Traditionnellement, un lien direct entre la victime et l’auteur des faits est requis pour engager la responsabilité pénale en matière de harcèlement moral. En l’espèce, les dirigeants mis en cause faisaient valoir qu’ils n’avaient aucun contact professionnel direct avec les salariés plaignants, qu’ils ne les connaissaient pas personnellement et n’avaient jamais travaillé avec eux. Ils soutenaient que les faits reprochés résultaient d’une politique d’entreprise élaborée collectivement et que seule la société, en tant que personne morale, pouvait être reconnue pénalement responsable, à l’exclusion de ses dirigeants.
Or, la Cour de cassation retient que la responsabilité pénale du dirigeant peut être engagée dès lors que deux conditions cumulatives sont réunies :
1. L’appartenance à une même communauté de travail, même en l’absence de lien hiérarchique direct entre l’auteur et la victime ;
2. L’existence d’une décision managériale ayant entraîné une dégradation des conditions de travail des salariés concernés.
Une atteinte à la liberté d’entreprendre ?
Les prévenus soutenaient également que l’élément matériel du harcèlement moral n’était pas caractérisé. Selon eux, l’infraction suppose des actes positifs et répétés, tandis qu’en l’espèce, la condamnation se fondait sur la seule mise en place d’un objectif de réduction des effectifs, relevant du pouvoir discrétionnaire de gestion d’une entreprise.
Toutefois, la cour distingue le pouvoir de direction, qui ne doit pas être exercé de manière excessive ou abusive. L’exercice de ce pouvoir peut être pénalement sanctionné lorsqu’un dirigeant outrepasse ses prérogatives et compromet l’avenir professionnel des salariés [3]. La Cour de cassation estime ainsi que les juges du fond devaient examiner les moyens mis en œuvre par les dirigeants pour atteindre leurs objectifs et vérifier s’ils ne dépassaient pas les limites du pouvoir de direction. En l’espèce, elle considère que les méthodes employées excédaient largement le cadre normal de ce pouvoir et répondaient aux critères du harcèlement moral.

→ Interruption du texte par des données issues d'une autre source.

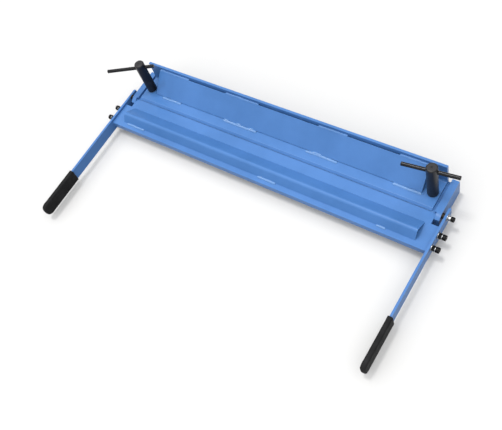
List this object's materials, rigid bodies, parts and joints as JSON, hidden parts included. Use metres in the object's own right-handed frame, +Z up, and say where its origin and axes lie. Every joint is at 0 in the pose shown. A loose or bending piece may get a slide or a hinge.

Le respect du principe de prévisibilité du droit pénal.
Enfin, les ex-dirigeants invoquaient le principe d’interprétation stricte de la loi pénale, en soutenant que la reconnaissance du harcèlement moral institutionnel méconnaissait le principe de responsabilité pénale personnelle et le principe de prévisibilité juridique garanti par l’article 7 de la CEDH.
II) Une solution fondée sur les travaux préparatoires de la loi du 17 janvier 2002.

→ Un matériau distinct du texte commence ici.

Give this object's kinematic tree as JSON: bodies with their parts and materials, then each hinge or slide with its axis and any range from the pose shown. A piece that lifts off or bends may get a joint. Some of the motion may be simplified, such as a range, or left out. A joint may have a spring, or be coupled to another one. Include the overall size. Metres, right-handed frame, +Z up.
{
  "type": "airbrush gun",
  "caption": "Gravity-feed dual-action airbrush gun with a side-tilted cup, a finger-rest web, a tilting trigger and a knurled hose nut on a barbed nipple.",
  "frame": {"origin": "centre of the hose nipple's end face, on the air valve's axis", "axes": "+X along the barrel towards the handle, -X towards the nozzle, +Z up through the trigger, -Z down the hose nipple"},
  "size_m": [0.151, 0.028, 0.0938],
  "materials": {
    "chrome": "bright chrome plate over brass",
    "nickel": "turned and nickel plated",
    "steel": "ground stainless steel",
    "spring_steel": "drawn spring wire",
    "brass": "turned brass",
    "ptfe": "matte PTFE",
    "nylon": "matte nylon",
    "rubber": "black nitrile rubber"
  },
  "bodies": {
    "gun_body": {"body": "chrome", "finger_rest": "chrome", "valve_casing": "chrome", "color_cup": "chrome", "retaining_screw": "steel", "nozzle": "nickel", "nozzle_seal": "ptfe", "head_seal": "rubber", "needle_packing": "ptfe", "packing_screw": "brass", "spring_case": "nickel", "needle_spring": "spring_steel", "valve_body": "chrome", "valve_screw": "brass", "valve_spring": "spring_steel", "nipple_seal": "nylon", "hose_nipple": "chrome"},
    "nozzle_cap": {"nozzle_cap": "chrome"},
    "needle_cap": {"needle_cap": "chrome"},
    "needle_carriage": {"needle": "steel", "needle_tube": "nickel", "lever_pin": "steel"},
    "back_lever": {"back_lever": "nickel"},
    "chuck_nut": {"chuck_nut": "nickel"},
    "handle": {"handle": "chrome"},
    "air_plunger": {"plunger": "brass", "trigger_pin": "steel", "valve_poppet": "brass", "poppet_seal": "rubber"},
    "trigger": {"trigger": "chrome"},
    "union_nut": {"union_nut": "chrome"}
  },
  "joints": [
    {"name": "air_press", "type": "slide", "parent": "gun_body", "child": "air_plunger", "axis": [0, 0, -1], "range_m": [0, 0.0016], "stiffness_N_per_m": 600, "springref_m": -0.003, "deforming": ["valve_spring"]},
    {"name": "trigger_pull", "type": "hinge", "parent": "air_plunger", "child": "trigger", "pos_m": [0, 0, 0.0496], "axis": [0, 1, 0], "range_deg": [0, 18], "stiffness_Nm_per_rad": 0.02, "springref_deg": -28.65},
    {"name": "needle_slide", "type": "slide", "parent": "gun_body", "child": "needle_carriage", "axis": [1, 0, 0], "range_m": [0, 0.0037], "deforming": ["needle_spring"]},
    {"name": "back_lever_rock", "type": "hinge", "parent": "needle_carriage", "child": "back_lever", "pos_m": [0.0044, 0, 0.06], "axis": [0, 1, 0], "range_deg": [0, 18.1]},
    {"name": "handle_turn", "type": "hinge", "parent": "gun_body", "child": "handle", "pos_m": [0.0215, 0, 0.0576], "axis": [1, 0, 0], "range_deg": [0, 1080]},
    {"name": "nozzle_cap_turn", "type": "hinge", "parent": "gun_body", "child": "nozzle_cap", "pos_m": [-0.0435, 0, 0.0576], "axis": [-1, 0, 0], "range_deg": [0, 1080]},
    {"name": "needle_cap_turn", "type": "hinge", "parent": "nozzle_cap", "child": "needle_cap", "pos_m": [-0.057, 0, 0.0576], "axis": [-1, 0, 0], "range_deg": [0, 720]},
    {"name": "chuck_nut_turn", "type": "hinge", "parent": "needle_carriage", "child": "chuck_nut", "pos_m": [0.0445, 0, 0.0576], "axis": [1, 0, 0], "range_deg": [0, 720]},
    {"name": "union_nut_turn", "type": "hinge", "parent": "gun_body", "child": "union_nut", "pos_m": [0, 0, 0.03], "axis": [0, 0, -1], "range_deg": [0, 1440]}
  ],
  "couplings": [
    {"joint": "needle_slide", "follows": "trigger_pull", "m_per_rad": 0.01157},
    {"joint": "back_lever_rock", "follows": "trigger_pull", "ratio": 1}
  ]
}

Pour justifier sa décision, la Cour de cassation s’appuie sur les travaux préparatoires de la loi du 17 janvier 2002, notamment un avis du Conseil économique et social du 11 avril 2001. Ce dernier distinguait déjà le harcèlement individuel ou d’un petit groupe du harcèlement collectif, professionnel ou institutionnel, lequel s’inscrit dans une véritable stratégie managériale visant à imposer de nouvelles règles de fonctionnement ou des exigences de rentabilité accrues.
Le législateur a délibérément choisi de ne pas définir de types précis de harcèlement moral, laissant ainsi au juge le soin d’adapter la loi aux évolutions des pratiques managériales. L’emploi du terme « autrui » à l’article 222-33-2 du Code pénal permet donc d’englober un collectif de salariés, et non seulement des individus isolés.

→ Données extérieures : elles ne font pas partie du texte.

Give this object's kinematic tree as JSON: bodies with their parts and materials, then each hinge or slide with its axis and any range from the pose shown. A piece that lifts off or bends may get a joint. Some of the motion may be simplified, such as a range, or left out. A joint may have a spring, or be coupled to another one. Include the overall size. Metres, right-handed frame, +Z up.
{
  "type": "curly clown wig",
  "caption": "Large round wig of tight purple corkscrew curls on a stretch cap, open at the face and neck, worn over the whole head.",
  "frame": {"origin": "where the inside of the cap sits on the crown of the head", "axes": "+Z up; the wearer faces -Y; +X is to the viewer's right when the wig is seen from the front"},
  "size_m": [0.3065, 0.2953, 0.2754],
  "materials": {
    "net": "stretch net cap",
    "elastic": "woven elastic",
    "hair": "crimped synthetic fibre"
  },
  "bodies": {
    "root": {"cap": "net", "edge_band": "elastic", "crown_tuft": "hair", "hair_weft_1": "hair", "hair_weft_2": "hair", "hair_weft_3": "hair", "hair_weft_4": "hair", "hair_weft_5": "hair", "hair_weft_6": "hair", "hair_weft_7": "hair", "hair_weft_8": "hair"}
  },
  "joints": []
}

Les prévenus estimaient que les juges du fond avaient, par leur pouvoir discrétionnaire, consacré une nouvelle infraction. Or, la Cour de cassation rappelle qu’ils se sont simplement bornés à appliquer la loi à une situation nouvelle.
Conclusion.
Bien que les circonstances de l’espèce soient particulièrement graves, cet arrêt marque un tournant majeur en droit pénal du travail. Il ouvre la voie à un contentieux social accru, d’autant plus dans un contexte de crise économique où les entreprises recourent fréquemment à des politiques de restructuration.
Dès lors, les dirigeants devront redoubler de vigilance dans la mise en œuvre de leurs décisions stratégiques, au risque de voir leur responsabilité pénale engagée pour harcèlement moral institutionnel.